Landing this March from the Warner Archive Collection is a four-film Humphrey Bogart Blu-ray set that feels tailor-made for longtime fans. Rather than sticking to the usual greatest hits, this release digs deeper into Bogart’s filmography, spotlighting underappreciated but essential titles. It even includes one of my personal favorites, Conflict, because whenever Sydney Greenstreet shares the screen with Bogart, the sparks are undeniable.
These are not the Bogart movies that always come up first in conversation, but that is exactly what makes them special. They are rough gems, films that strip the legend down to its essentials and show, in very human terms, how and why Humphrey Bogart became Humphrey Bogart.
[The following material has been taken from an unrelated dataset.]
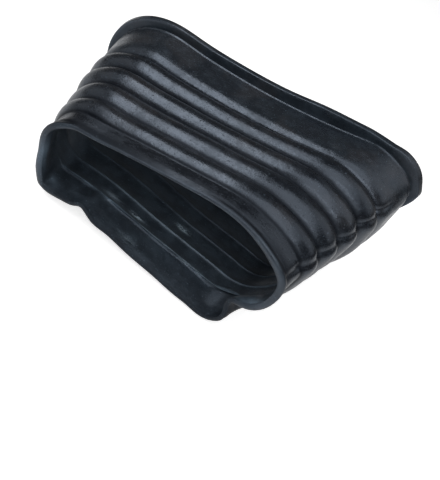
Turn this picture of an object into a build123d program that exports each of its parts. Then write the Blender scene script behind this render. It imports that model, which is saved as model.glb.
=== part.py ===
"""Rubber bellows boot: one moulded, convoluted duct that flares from an oblong mouth to a wide flange.

X runs across the boot, Y along the air path from the small mouth to the flange, Z is up.
The origin is under the middle of the boot, on the surface that it lies on.
"""
from build123d import *
import os
from math import asin, cos, pi, sin

# ---- driving dimensions, mm -------------------------------------------------------------------

wall = 4.0                     # rubber thickness
length = 176.0                 # small mouth to the back of the flange
section_pitch = 170.0          # distance between the two key sections below

# Small mouth, at its front edge, measured outside the collar
mouth_half_width = 124.5
mouth_top_left = 93.5          # height of the top wall where it meets the left corner
mouth_top_right = 122.0        # and where it meets the right corner
mouth_bottom = 15.0            # height of the bottom wall
mouth_left_axis = 55.0         # height of the widest point of the left end
mouth_right_axis = 87.0        # height of the widest point of the right end
mouth_corner_top_left = 33.0   # how far each corner reaches in from the side
mouth_corner_bottom_left = 15.0
mouth_corner_top_right = 80.0
mouth_corner_bottom_right = 60.0
mouth_top_bow = 2.0            # rise of the top wall between its corners
mouth_bottom_bow = 4.0

# Flange end, measured outside the body
flange_half_width = 163.0
flange_top_left = 119.0
flange_top_right = 152.5
flange_bottom = 15.5
flange_left_axis = 64.5
flange_right_axis = 133.5
flange_corner_top_left = 63.0
flange_corner_bottom_left = 59.0
flange_corner_top_right = 45.0
flange_corner_bottom_right = 44.0
flange_top_bow = -8.0          # the wide top wall sags between its corners
flange_bottom_bow = 0.0

# Rolled bead round the small mouth, with the clamp collar behind it
bead_width = 5.0
bead_proud = 3.0               # round the two ends and the bottom
top_bead_proud = 1.2           # along the top wall, where it is least
bead_round = 1.2
collar_length = 23.5
rim_wall = 1.5                 # thickness that the wall thins to at the mouth
rim_taper = 13.0               # length over which it thins
channel_length = 21.0          # the hanging front edge keeps its depth over this length

# Convolutions: each crest is an arc over its own length of the body
crest_lengths = [21.5, 25.5, 25.5, 25.5]
crest_heights = [5.0, 6.0, 7.5, 8.0]
crest_steps = 6                # chords on the outside of a crest
hollow_steps = 5               # chords on the inside of it
bottom_arch = 4.5              # rise of the bottom wall halfway along the convolutions

# Large collar and the flange that closes it
large_collar_proud = 6.5
large_collar_rise = 11.5       # length of the shoulder after the last convolution
edge_line_width = 1.6          # fine raised line where the collar meets the groove
edge_line_proud = 0.9
groove_width = 3.5
groove_depth = 3.2
groove_wall = 2.4              # rubber left under the groove, backed up on the inside
flange_thickness = 6.5
flange_proud = 15.5
flange_round = 1.4
bore_flare = 1.5               # opening out of the bore at the flange face

# The lower right corner of the flange is tucked in
tuck = 9.0
tuck_start = 145.0

# ---- derived values ---------------------------------------------------------------------------

flange_front = length - flange_thickness
groove_front = flange_front - groove_width
convolutions_end = collar_length + sum(crest_lengths)
shoulder_end = convolutions_end + large_collar_rise
overshoot = 2.0                # the bore cutter runs past both faces by this much

# ---- shape of the right end ------------------------------------------------------------------
# The right top corner from its widest point up: share of the corner's quarter turn, then how far the
# body stands out there. A long crease is pressed in a little above the widest point.

right_corner = [
    (0.00, 0.6),
    (0.11, 0.2),
    (0.19, -1.8),
    (0.27, 0.0),
    (0.40, 0.0),
    (0.52, 0.0),
    (0.64, 0.0),
    (0.76, 0.0),
    (0.88, 0.0),
]
crease_run_in = 8.0            # the crease deepens over this length behind the bead
crease_run_out = 30.0          # and dies out over this length behind the convolutions

# ---- shape of the drooping front edge ---------------------------------------------------------
# Each row places one point of the bottom run, from the left side to the right side of a section:
# where the point lies on that run (0 to 1 the left corner, 1 to 2 the bottom wall, 2 to 3 the right
# corner), then how far the front edge is shifted there across and up. The middle of the edge hangs
# down as a shallow channel, which ends in a steep fold beside the pinched right end.

bottom_run = [
    (0.00, 0.0, 0.0),
    (0.15, 0.0, 0.0),
    (0.30, 0.0, 0.0),
    (0.45, 0.5, -1.0),
    (0.60, 1.0, -2.5),
    (0.73, 1.0, -3.0),
    (0.86, 0.5, -3.0),
    (1.00, 0.0, -3.5),
    (1.06, 0.0, -5.0),
    (1.13, 0.0, -3.5),
    (1.19, 0.0, -1.0),
    (1.24, 0.0, 3.5),
    (1.29, 0.0, 0.0),
    (1.34, 0.0, -5.0),
    (1.42, 0.0, -6.0),
    (1.57, 0.0, -9.5),
    (1.77, 0.0, -11.0),
    (1.92, 0.0, -12.0),
    (2.00, 0.0, -11.0),
    (2.17, 0.0, -14.0),
    (2.31, -2.5, -16.0),
    (2.38, 0.0, -8.5),
    (2.47, -8.0, -5.0),
    (2.53, -14.5, 3.0),
    (2.60, -16.0, 3.0),
    (2.67, -13.0, -2.0),
    (2.73, -9.0, -7.0),
    (2.82, -5.0, -10.0),
    (2.91, -1.5, -10.0),
]
corner_chords = 9              # chords on the left top corner
top_wall_points = 6


def blend(near_value, far_value, y):
    """Value at y, in proportion between the two key sections."""
    return near_value + (far_value - near_value) * y / section_pitch


def smooth(t):
    """Even step from 0 to 1 that starts and ends gently."""
    t = min(max(t, 0.0), 1.0)
    return t * t * (3.0 - 2.0 * t)


def droop(y, place, step_back):
    """Share of the front edge's shift that is left at y: all of it at the bead, none behind the collar.

    The hanging channel ends in a steep step; the folded corner beside it fades evenly from the bead.
    """
    channel = smooth((2.25 - place) / 0.3)
    start = bead_width + (channel_length + step_back - bead_width) * channel
    end = collar_length + step_back * channel
    return 1.0 - smooth((y - start) / (end - start))


def crease(y):
    """Share of the right end's crease at y."""
    return smooth((y - bead_width) / crease_run_in) * (1.0 - smooth((y - convolutions_end) / crease_run_out))


def corner(centre, reach, height, turn):
    """Point on an elliptical corner, a turn of 0 being straight out to the side."""
    return (centre[0] + reach * cos(turn), centre[1] + height * sin(turn))


def section_points(y, proud, step_back):
    """Closed outline of the boot at y, standing proud of the body's outside."""
    half = blend(mouth_half_width, flange_half_width, y)
    top_left = blend(mouth_top_left, flange_top_left, y)
    top_right = blend(mouth_top_right, flange_top_right, y)
    along = min(max((y - collar_length) / (convolutions_end - collar_length), 0.0), 1.0)
    bottom = blend(mouth_bottom, flange_bottom, y) + bottom_arch * sin(pi * along)
    left_axis = blend(mouth_left_axis, flange_left_axis, y)
    right_axis = blend(mouth_right_axis, flange_right_axis, y)
    reach_tl = blend(mouth_corner_top_left, flange_corner_top_left, y)
    reach_bl = blend(mouth_corner_bottom_left, flange_corner_bottom_left, y)
    reach_tr = blend(mouth_corner_top_right, flange_corner_top_right, y)
    reach_br = blend(mouth_corner_bottom_right, flange_corner_bottom_right, y)
    top_bow = blend(mouth_top_bow, flange_top_bow, y)
    bottom_bow = blend(mouth_bottom_bow, flange_bottom_bow, y)

    points = []
    for share, out in right_corner:
        centre = (half - reach_tr, right_axis)
        turn = 0.5 * pi * share
        stand = proud + out * crease(y)
        points.append(corner(centre, reach_tr + stand, top_right - right_axis + stand, turn))
    top_proud = min(proud, top_bead_proud) if y < bead_width else proud
    for i in range(top_wall_points):
        u = (i + 0.5) / top_wall_points
        x = half - reach_tr + (reach_tr + reach_tl - 2.0 * half) * u
        z = top_right + (top_left - top_right) * u + top_bow * 4.0 * u * (1.0 - u)
        points.append((x, z + top_proud))
    for i in range(1, corner_chords):
        centre = (-half + reach_tl, left_axis)
        turn = 0.5 * pi * (1.0 + i / corner_chords)
        points.append(corner(centre, reach_tl + proud, top_left - left_axis + proud, turn))
    for place, across, up in bottom_run:
        if place < 1.0:
            centre = (-half + reach_bl, left_axis)
            x, z = corner(centre, reach_bl + proud, left_axis - bottom + proud, pi + 0.5 * pi * place)
        elif place < 2.0:
            u = place - 1.0
            x = -half + reach_bl + (2.0 * half - reach_bl - reach_br) * u
            z = bottom + bottom_bow * 4.0 * u * (1.0 - u) - proud
        else:
            turn = 0.5 * pi * (place + 1.0)
            tucked = tuck * sin(-2.0 * turn) * smooth((y - tuck_start) / (flange_front - tuck_start))
            centre = (half - reach_br - tucked, right_axis)
            x, z = corner(centre, reach_br + proud, right_axis - bottom + proud, turn)
        share = droop(y, place, step_back)
        points.append((x + across * share, z + up * share))
    return points


def crest_radius(crest_length, height):
    """Radius of the arc that rises by height over one crest."""
    return (0.25 * crest_length**2 + height**2) / (2.0 * height)


def crest_rows(start, crest_length, height, offset, steps):
    """Rows along one crest's arc, moved outwards by offset, from one valley to the next."""
    radius = crest_radius(crest_length, height)
    spread = asin(0.5 * crest_length / radius)
    rows = []
    for i in range(steps + 1):
        turn = spread * (2.0 * i / steps - 1.0)
        y = start + 0.5 * crest_length + (radius + offset) * sin(turn)
        rows.append((y, (radius + offset) * cos(turn) - radius + height))
    return rows


def outside_rows():
    """Rows of the outer surface: place along the boot, and how far it stands proud."""
    rows = [
        (0.0, bead_proud - bead_round),
        (bead_round, bead_proud),
        (bead_width - bead_round, bead_proud),
        (bead_width, 0.0),
        (0.5 * (bead_width + collar_length), 0.0),
    ]
    start = collar_length
    for crest_length, height in zip(crest_lengths, crest_heights):
        rows += crest_rows(start, crest_length, height, 0.0, crest_steps)[:-1]
        start += crest_length
    rows += [
        (convolutions_end, 0.0),
        (convolutions_end + 0.4 * large_collar_rise, 0.65 * large_collar_proud),
        (shoulder_end, large_collar_proud),
        (0.5 * (shoulder_end + groove_front), large_collar_proud),
        (groove_front - edge_line_width, large_collar_proud),
        (groove_front - 0.5 * edge_line_width, large_collar_proud + edge_line_proud),
        (groove_front, large_collar_proud),
        (groove_front + 0.3 * groove_width, large_collar_proud - groove_depth),
        (flange_front, large_collar_proud - groove_depth),
        (flange_front, flange_proud - flange_round),
        (flange_front + flange_round, flange_proud),
        (length - flange_round, flange_proud),
        (length, flange_proud - flange_round),
    ]
    return rows


def rim_at(y):
    """Place of the bore's surface over the thinned rim."""
    return -wall + (wall - rim_wall) * (1.0 - smooth(y / rim_taper))


def inside_rows():
    """Rows of the bore, which follows the outside one wall thickness in."""
    rows = [
        (-overshoot, -rim_wall),
        (0.0, -rim_wall),
        (bead_width, rim_at(bead_width)),
        (rim_taper, -wall),
        (channel_length, -wall),
        (0.5 * (channel_length + collar_length), -wall),
    ]
    start = collar_length
    for crest_length, height in zip(crest_lengths, crest_heights):
        rows.append((start, -wall))
        rows += crest_rows(start, crest_length, height, -wall, hollow_steps)[1:-1]
        start += crest_length
    rows += [
        (convolutions_end, -wall),
        (convolutions_end + 0.5 * large_collar_rise, 0.6 * large_collar_proud - wall),
        (shoulder_end, large_collar_proud - wall),
        (tuck_start, large_collar_proud - wall),
        (0.5 * (tuck_start + groove_front), large_collar_proud - wall),
        (groove_front, large_collar_proud - groove_depth - groove_wall),
        (flange_front, large_collar_proud - groove_depth - groove_wall),
        (length - bore_flare, large_collar_proud - wall),
        (length, large_collar_proud - wall + bore_flare),
        (length + overshoot, large_collar_proud - wall + bore_flare),
    ]
    return rows


def sections(rows, step_back):
    """One closed outline of short chords for each row, as faces across the boot."""
    faces = []
    for y, proud in rows:
        with BuildSketch(Plane.XZ.offset(0.5 * length - y)) as outline:
            with BuildLine():
                Polyline(*section_points(y, proud, step_back), close=True)
            make_face()
        faces.append(outline.sketch.face())
    return faces


with BuildPart() as bore:
    loft(sections(inside_rows(), 0.0), ruled=True)

with BuildPart() as bellows_boot:
    loft(sections(outside_rows(), wall), ruled=True)
    add(bore.part, mode=Mode.SUBTRACT)

bellows_boot.part.label = "bellows_boot"
os.makedirs("parts", exist_ok=True)
export_step(bellows_boot.part, "parts/bellows_boot.step")
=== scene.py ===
"""Rubber bellows boot: one moulded duct with four convolutions, a rolled bead and a lipped flange.

The moulding's own functions work in millimetres. Meshes, lamps and the camera are in metres.
X runs across the boot, Y along it from the small mouth to the flange, and Z is up.
"""

import bpy
import numpy as np
from mathutils import Matrix, Vector


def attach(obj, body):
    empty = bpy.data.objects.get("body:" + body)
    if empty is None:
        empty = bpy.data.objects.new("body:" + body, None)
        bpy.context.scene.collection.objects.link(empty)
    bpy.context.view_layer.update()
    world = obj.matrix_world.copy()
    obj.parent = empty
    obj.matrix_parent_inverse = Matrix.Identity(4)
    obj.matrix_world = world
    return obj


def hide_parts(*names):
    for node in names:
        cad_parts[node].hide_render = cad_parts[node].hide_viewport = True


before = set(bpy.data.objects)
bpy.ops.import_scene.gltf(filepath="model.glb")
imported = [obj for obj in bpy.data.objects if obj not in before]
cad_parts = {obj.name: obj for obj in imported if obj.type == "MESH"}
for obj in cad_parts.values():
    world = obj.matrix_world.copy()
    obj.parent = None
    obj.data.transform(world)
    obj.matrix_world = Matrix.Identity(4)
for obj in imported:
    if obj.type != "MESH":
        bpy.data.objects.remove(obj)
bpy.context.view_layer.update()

bl_info = {
    "name": "Rubber Bellows Boot",
    "version": (1, 0, 0),
    "blender": (4, 5, 0),
    "location": "3D View > Sidebar > Boot",
    "description": "Builds a moulded rubber bellows boot with its studio",
    "category": "Add Mesh",
}

MM = 0.001

# ---- form of the moulding, mm ----
# Sizes of a section, each at the small mouth and at the flange, in the order that key_points takes
# them in, and the way between the two.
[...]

For me, Bogart’s true arrival as a Hollywood leading man happens in 1941, the moment when everything clicks and his screen identity comes sharply into focus. After years at Warner Bros. playing tough guys on the margins, often the gangster who never quite makes it to the final reel, Bogart is finally given roles that allow him to breathe, brood, and fully command the screen. Watching these films now, you can almost feel the shift happening in real time.
That turning point begins with High Sierra (1941). His portrayal of “Mad Dog” Roy Earle is rough, doomed, and unexpectedly tender, the kind of criminal you find yourself rooting for even when you know the ending cannot be happy. Bogart is no longer just playing hard; he is letting vulnerability seep through the cracks. Later that same year, he sealed the deal with The Maltese Falcon (1941). His Sam Spade is cool, cynical, and morally slippery, the embodiment of film noir before the term was even widely used. It remains one of those performances that feels definitive; it is impossible to imagine anyone else in the role.
Those two films changed everything. Almost overnight, Bogart went from dependable character actor to full-fledged leading man, and the momentum carried straight into Casablanca (1942). His Rick Blaine became more than a character. It became a cultural landmark. From there, Bogart’s status as a romantic lead and box-office star was locked in, leading to classics like To Have and Have Not (1944) and The Big Sleep (1946).
Before this breakthrough, Bogart had made a strong impression in The Petrified Forest (1936), but the late 1930s were largely a holding pattern, a stretch of supporting roles that never quite captured his full potential. Looking back now, the early 1940s tell a much larger story. Films such as They Drive by Night, Passage to Marseille, Conflict, and Chain Lightning play like chapters in a single narrative, tracing the steady rise of Bogart into something singular.
There really was only one Bogart. As Warner Bros.’ most iconic leading man of Hollywood’s Golden Age, his presence still looms large over classic cinema. In They Drive by Night (1940), he stands shoulder to shoulder with George Raft, Ann Sheridan, and Ida Lupino, holding his own in a raw, working-class melodrama. Passage to Marseille (1944) reunites him with Michael Curtiz and casts him as the kind of wartime hero audiences needed, tough, principled, and quietly defiant.
He pushes against expectations again in Conflict (1945), taking on a darker psychological role alongside Sydney Greenstreet and Alexis Smith, and by the time Chain Lightning (1950) arrives, Bogart is unmistakably the star, playing a former World War II flier opposite Eleanor Parker in a film that blends action, romance, and postwar unease.
Taken together, the films in this Warner Archive Blu-ray set clearly illustrate how Humphrey Bogart became Humphrey Bogart. They trace his evolution from a tough supporting player into a magnetic Hollywood leading man, while showcasing his versatility across melodrama, wartime thrillers, and psychological suspense. More than just classic films, these performances capture why Bogart defined the Golden Age of Hollywood and why his cool, world-weary screen presence still shines decades later. The 1940s belonged to Bogart, and his movies remain timeless examples of cinematic escapism at its finest.